In secondary 2, still a BRAT. And guess what? He decided to do the most outrageous thing ever. I was in the school canteen and so was he. He washed his hands and guess where he wiped dry his hands? ON MY BACK. THE BACK OF MY SCHOOL UNIFORM. I was SO pissed at that time and I was complaining to my friends who were also in the canteen and they were pretty upset too. By this year he already moved to the Tenors because his voice started breaking.

As the months passed then he became more and more mature (YAY FOR ME) and wasn't as childish as he used to be. Surprisingly we actually got closer as friends and I can't even remember whether was it him who asked me to become his god-sister or the other way round, anyway, we became god-siblings in that year that he was secondary 2 and i was secondary 3.

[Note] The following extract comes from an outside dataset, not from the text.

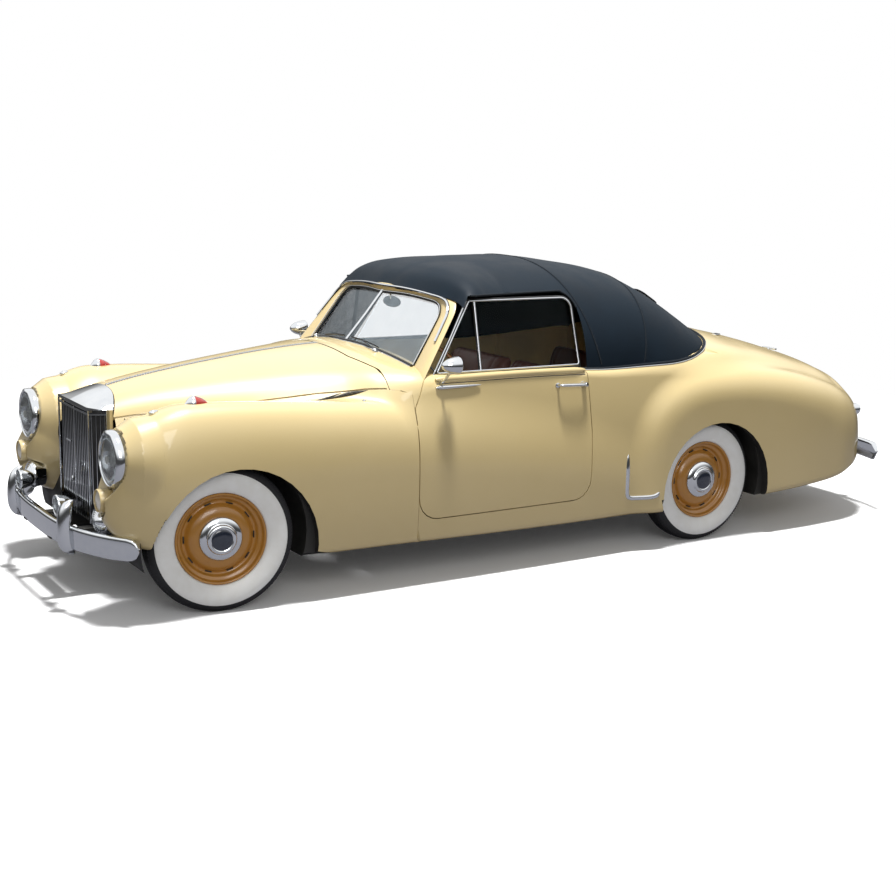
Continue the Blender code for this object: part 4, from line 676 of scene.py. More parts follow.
def panel(name, field, body, finishes, nose=False, longest=0.06, sag=0.00012,
          shortest=0.008):
    """A refined copy of a CAD panel that stands for it; a nose is drawn in from further."""
    bm = bmesh.new()
    bm.from_mesh(nodes[name].data)
    bmesh.ops.remove_doubles(bm, verts=bm.verts, dist=1e-5)
    if nose:
        bmesh.ops.bisect_plane(bm, geom=bm.verts[:] + bm.edges[:] + bm.faces[:],
                               plane_co=placed(0, NOSE_CUT, 0), plane_no=(0, -1, 0),
                               clear_outer=True)
    bmesh.ops.triangulate(bm, faces=bm.faces)
    points = np.array([v.co for v in bm.verts])
    faces = np.array([[v.index for v in f.verts] for f in bm.faces])
    bm.free()
    corner = points[faces]
    normal = np.cross(corner[:, 1] - corner[:, 0], corner[:, 2] - corner[:, 0])
    normal /= np.maximum(np.linalg.norm(normal, axis=1), 1e-12)[:, None]
    middle = corner.mean(axis=1)
    slope = steepest(field, middle)
    slope /= np.maximum(np.linalg.norm(slope, axis=1), 1e-9)[:, None]
    ahead = nose & (points[:, 1] < FRONT_AXLE - 0.24) & (points[:, 2] > 0.30)
    near = np.abs(height_over(field, points)) < np.where(ahead, 0.065, 0.006)
    facing = np.where(ahead[faces].all(axis=1), 0.35, 0.80)
    outer = near[faces].all(axis=1) & ((normal * slope).sum(1) > facing)
    outer &= ~(points[faces][:, :, 1] > FRONT_AXLE + TAIL_CAP).all(axis=1)
    used = np.unique(faces[outer])
    points[used] = laid_on(field, points[used])
    faces, outer = faces.tolist(), outer.tolist()
    for _ in range(7):
        pairs = {tuple(sorted(pair)) for face, on in zip(faces, outer) if on
                 for pair in zip(face, face[1:] + face[:1])}
        pairs = np.array(sorted(pairs))
        a, b = points[pairs[:, 0]], points[pairs[:, 1]]
        half = (a + b) / 2
        moved = laid_on(field, half)
        length = np.linalg.norm(a - b, axis=1)
        away = np.linalg.norm(moved - half, axis=1)
        split = ((length > longest) | (away > sag)) & (length > shortest) & (away < length)
        if not split.any():
            break
        middle_of = {tuple(pair): len(points) + k for k, pair in enumerate(pairs[split].tolist())}
        points = np.vstack([points, moved[split]])
        new_faces, new_outer = [], []
        for face, on in zip(faces, outer):
            mids = [middle_of.get(tuple(sorted((face[k], face[(k + 1) % 3])))) for k in range(3)]
            many = sum(m is not None for m in mids)
            if many == 0:
                parts = [face]
            elif many == 3:
                (p, q, r), (x, y, z) = face, mids
                parts = [[p, x, z], [x, q, y], [z, y, r], [x, y, z]]
            else:
                start = next(k for k in range(3) if mids[k] is not None
                             and (many == 1 or mids[(k + 1) % 3] is not None))
                p, q, r = (face[(start + k) % 3] for k in range(3))
                x, y = mids[start], mids[(start + 1) % 3]
                parts = [[p, x, r], [x, q, r]] if many == 1 else \
                    [[p, x, r], [x, q, y], [x, y, r]]
            new_faces += parts
            new_outer += [on] * len(parts)
        faces, outer = new_faces, new_outer
    return laid_shell(name + "_shell", points, faces, outer, field, body, finishes,
                      (name,))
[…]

From there I was always there to help him and guide him, as he did for me and shared his problems, be it love problems or friend problems, and not forgetting his hamster problems. And there was once on my birthday where we both went for choir late along with another friend and I was actually a student leader in the choir at that point of time. I can't remember where I placed those neoprints we took on that day at the old mall which is now replaced by JCUBE.

I think the most funny thing that happened to him was that he eventually went into the Bass section. Sadly he didn't even get posted into the Altos if not he would probably be the first person to be in all sections for his secondary school life.

I also remember that there was a time that this girl he liked eventually left him to be with a guy that I liked before. (WEIRD AYE)

I was so proud of him when I found out that he did so well for his 'O' Levels and was top of the school. He was an average student when I was still studying in Fairfield and I honestly think it was God's grace that he did so well. He wanted to get into Ngee Ann Polytechnic so that he would be able to study at the same place as I am, but eventually his parents did not let him do that and got him to go to VJC. Though he was upset and I was a little upset, I am glad that eventually he listened to his parents and got into VJC which helped to groom him as he had the potential to.

He has matured so much from 9 years back and I've seen him grow up to what he is right now.Even my mum commented that he has grown up so much and she probably wouldn't be able to recognize him on the streets. I still have his letter dated 21st April 2012, which was the year that I was taking my 'O' Levels, and I have still left it on my wall. It's actually a very sweet letter and he even laminated it for me hahahaha.

I hope that this friendship will continue to last and that we will always continue to keep in contact even though he would be far away again in London after September this year and hopefully I will have the chance to visit him in London as well as my aunty and my cousin too!

Cheers (HAHAHAHAHHA inside joke) dude.

To more lasting and longer friendship years ahead of us.